Inner work begins with paying attention to our body. Joseph Campbell says, “Your body is a vehicle of consciousness.” We are consciousness becoming conscious! We become conscious by becoming conscious of our body and its reaction to our experience. Our body’s reaction to external experience is a bridge to the inner world. When we become conscious of our body’s reaction to external experience, we can follow that reaction to its source in the inner world and become aware of what meets us there. Our experience of our experience transforms our lives. Inner world meets outer world. Who we are is incarnated in how we live.

This is much different from memorizing creeds and believing what we are told to believe out of a book of doctrine. What is within that needs to be brought forth, birthed, expressed, made known? How do we place ourselves in its service? Find who we are? Make ourselves transparent to transcendence? These are the questions which ground us in spiritual reality and save the world.
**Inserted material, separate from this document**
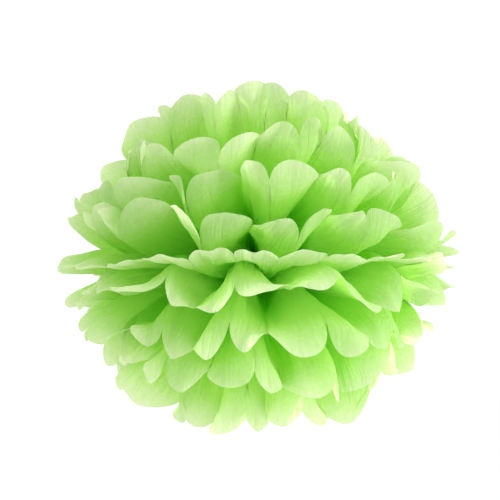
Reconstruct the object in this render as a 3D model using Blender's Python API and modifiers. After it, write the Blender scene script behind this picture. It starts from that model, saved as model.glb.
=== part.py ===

Our work is to find and live our own lives, to be who we are, who we are called to be, within the time and place of our living. Human beings in primal societies have always understood our true work as being that of maintaining alignment with soul, with the unconscious, invisible, spiritual world. As civilization developed, we set that understanding aside in order to serve our own ambitions, desires, and ideas of what was important. That hasn’t turned out so well, and our lives are empty, devoid of meaning, and our life is a wasteland. Now, we are at the point of finding our way back to listening to what the inner, spiritual, world has to say, and collaborating with it along the way.

How do we consciously make ourselves a partner with the unconscious, with the unknown, with what we don’t know? How do we attend, commune with, the inner voices? How do we honor the inner world and recognize it as a full partner in the work of finding our way along the way? The answers to these questions constitute the work of soul. It is the work of aligning ourselves with our lives, and waits for us to take it up and become who we are.